Man in the Arena: Tom Brady, or simply Man in the Arena, is an American sports documentary series co-produced by ESPN Films, Religion of Sports, and 199 Productions. Directed by Gotham Chopra and Erik LeDrew, the series centers on the career of Tom Brady, with particular focus on his tenure as the New England Patriots starting quarterback.

The First Season of the series ran weekly on ESPN+ from November 16, 2021 through January 11, 2022, with the final episode of Season One delayed until April 25, 2022.

Premise
As described by ESPN's trailer description, Man in the Arena spotlights Brady's first-hand account of his 9 Super Bowl appearances with the New England Patriots, his Super Bowl appearance with the Tampa Bay Buccaneers, being married to a supermodel, and smaller, yet pivotal moments during his career.

Production and release

Development

Co-director Gotham Chopra previously created Tom vs Time (2018), a miniseries about Brady's off-season training regimen and home life. Following the end of Tom vs Time, Chopra stated that there were no plans to create a second season. Shortly prior to signing with the Tampa Bay Buccaneers in March 2020, Brady announced the launch of 199 Productions, a media company designed to produce original documentaries, feature films, and television series.

On May 21, 2020, ESPN released an official trailer for Man in the Arena. The Man in the Arena title is derived from a quote from one of former U.S. President Theodore Roosevelt's speeches. When announcing the series, Brady explained in a tweet:
I have quoted Theodore Roosevelt's "Man in the Arena" speech since I saw it painted on our weight room wall at UM in 1995. It's a constant reminder to ignore the noise, buckle my chinstrap, and battle through whatever comes my way.

ESPN Films co-produced the miniseries along with Chopra's "Religion of Sports" and Brady's 199 Productions company. NFL Films was also involved with the documentary's production.

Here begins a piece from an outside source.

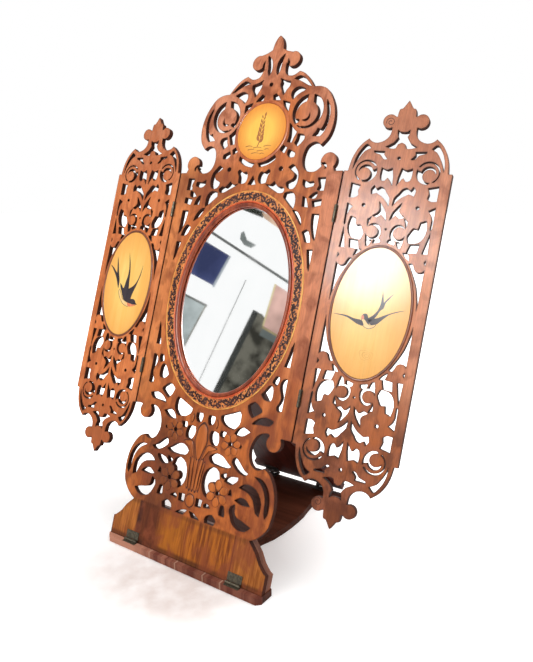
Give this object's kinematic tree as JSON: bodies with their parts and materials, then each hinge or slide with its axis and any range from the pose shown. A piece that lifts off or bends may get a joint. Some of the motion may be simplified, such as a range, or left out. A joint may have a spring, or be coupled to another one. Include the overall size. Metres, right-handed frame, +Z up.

Upon its announcement, many sports media publications likened the documentary to The Last Dance, which premiered on ESPN in April 2020, and centered on Michael Jordan. Chopra, however, stated: "It's not Tom Brady's Last Dance. It's not that. That may or may not exist 20 years from now, I don't know. There's this sort of immediacy to this... The premise [of The Last Dance] was telling stories about the seasons, whereas [Brady's], it does feel a little bit more real time."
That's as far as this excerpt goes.